Have you ever been eating when suddenly, out of nowhere, your cheek makes a suicidal move and gets in between your teeth? That happened to me yesterday morning while I was chomping on some Cheerios. I was chewing so hard that when I bit my cheek I could hear the crunching sound. Now, of course, it's swollen and every time I eat I have to chew very carefully. Even considering that, yesterday was still better than the day before. I think taking a nap had something to do with it. Both the girls and I love taking naps. That's kind of funny because when they each turned 2, they gave up naps cold turkey. Guess they've finally realized what they've been missing all these years.

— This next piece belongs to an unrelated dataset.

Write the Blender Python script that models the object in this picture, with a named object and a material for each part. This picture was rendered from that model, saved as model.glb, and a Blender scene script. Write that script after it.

I've got a budget update and thought I'd break it down here. Last time I mentioned a total it was $22.77. I've been busy since then apparently. Spent $1.88 on pink tulle, a total of $35 on 2 sterling rings (I'll have to add in the engraving cost later), $21.86 for the 2 bridesmaids dresses, and $4 for the fabric rose petals. This brings the total up to $85.51. Still not to bad, as far as I'm concerned, especially since several of the items I've already purchased are big ticket items in most weddings (i.e. the dress and the rings). I'm almost positive we can keep this entire shindig under $1000 - I'm hoping way under, even though according to my list there's still a lot left to do. Guess I'll chew on that for a while.


The Dark Side

Boy, am I glad yesterday's finally over! I think it would be quicker to just name off the things that went right yesterday as opposed to listing all the bad things that happened. Going to try not to dwell on things and remember that today's a new day. It had better start picking up soon, though - there's no work again this morning. This weekend I went over to the dark side, but not like Darth Vader. I've changed my hair color. It still has plenty of red in it - I don't think there's a way to ever get rid of it all - it's just a dark brown now with lots of red undertones. I like it, but I think it will take some getting used to. Even Erin said she liked it, and I was really afraid she was going to say she didn't because I didn't look like Phoenix from X-Men anymore. I had Marilyn try on both bridesmaids dresses Saturday while Erin was at her school dance. I know they were a bigger size than the girls are, but they weren't nearly as large as I thought they would be. It won't take much altering at all, thank goodness. It was also a nice bonus that she said she still liked them when I pulled them out of the back of the closet. And we held the shoes up next to them and even though they are darker, they still match. At least Saturday went well.


Flowery Thoughts

The more I think about it, the more I think I'd love to have a flower girl. Some people refuse to have children in their wedding, I guess because they're control freaks and are afraid something will go "wrong". I don't think that way at all. It would be so sweet! I guess my only problem is I don't know any little girls. Erin at 12 going on 21 is past this job, although I know age discrimination is illegal. Jerry, however, does know a little girl. I hear she's just a doll and doesn't seem to be past the age limit. She's Coy's big sister, Kendall. Remember Coy? He's Jerry's little grand nephew, the one I'd like to be ring bearer, complete with superhero costume. I know that sounds like I'm joking, but I'm totally serious. Kendall won't need to dress in costume, though. I'd love to get her a cute little dress in one of our wedding colors. I understand her birthday is on the weekend we're planning the wedding. I think almost all little girls love weddings and parties, so I think she'd have a good time. I'd also have no problem getting her a little cake of her own and having a little time set aside for everyone to sing "Happy Birthday" to her. I guess the next step will be to run this brilliant idea by Kendall's parents and grandparents and see what they think. I'm hoping this would be a great opportunity for a nice family trip. The beach is only 1-1/2 hours away from where we're having the wedding if they'd like to extend their trip a little longer than just the wedding, and it would be a perfect way for our families to meet.